Robin Williams delivers the finest performance I have been privileged to see him give. Jakob is a role he carries off with impressive realism, and which significantly deepened my respect for the man's acting talent.

As a Jew in a Polish ghetto under the Nazis, Robin Williams portrays a man hurting from the loss of wife, freedom and friends. Suicides abound, and children have long since been killed or shipped away from the ghetto. The entire backdrop is bleak, broken only by the cynical humor the Jews have developed as the merest survival technique. The excellent film-making further supports the atmosphere by almost making you feel you've stepped into a black-and-white era, walking the streets with Williams, watching death and depression eat away at the whole neighborhood.

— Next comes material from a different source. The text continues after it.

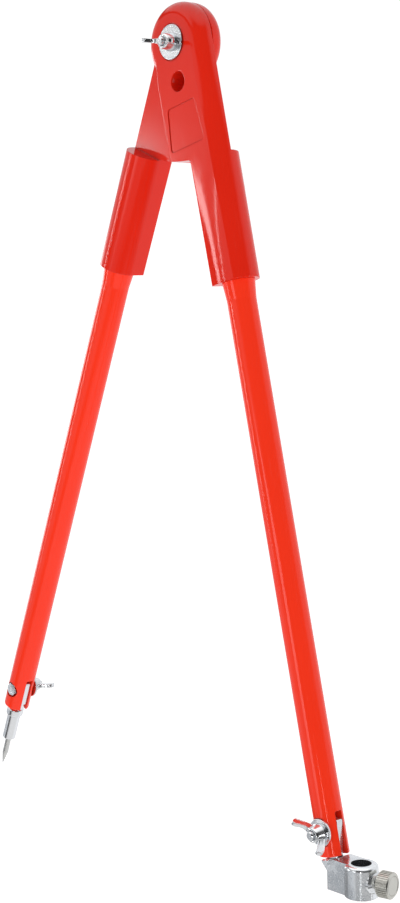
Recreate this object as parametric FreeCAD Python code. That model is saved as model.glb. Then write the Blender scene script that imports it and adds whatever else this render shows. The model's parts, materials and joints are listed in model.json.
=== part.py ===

Things begin to change when Jakob, summoned by the commandant, overhears a radio bulletin. Encouraged by the report that the Russians are mere hundreds of miles away - a very little distance in the great give and take of war - the Jews begin to take heart, and the suicide rate is reduced to nil. Things are complicated for Jakob when his friends start to believe that the bulletin came from a radio that Jakob owns - a radio which doesn't exist - and begin to hound him, some for more information, and some because they want him to destroy it before it destroys them.

The impressive cinematography and the convincing acting from the entire cast make this movie a must-see. 8 out of 10, with the two taken off for an ending that didn't sit well with me, but than again, can you really expect a movie with the Holocaust as its subject matter to be easily stomached?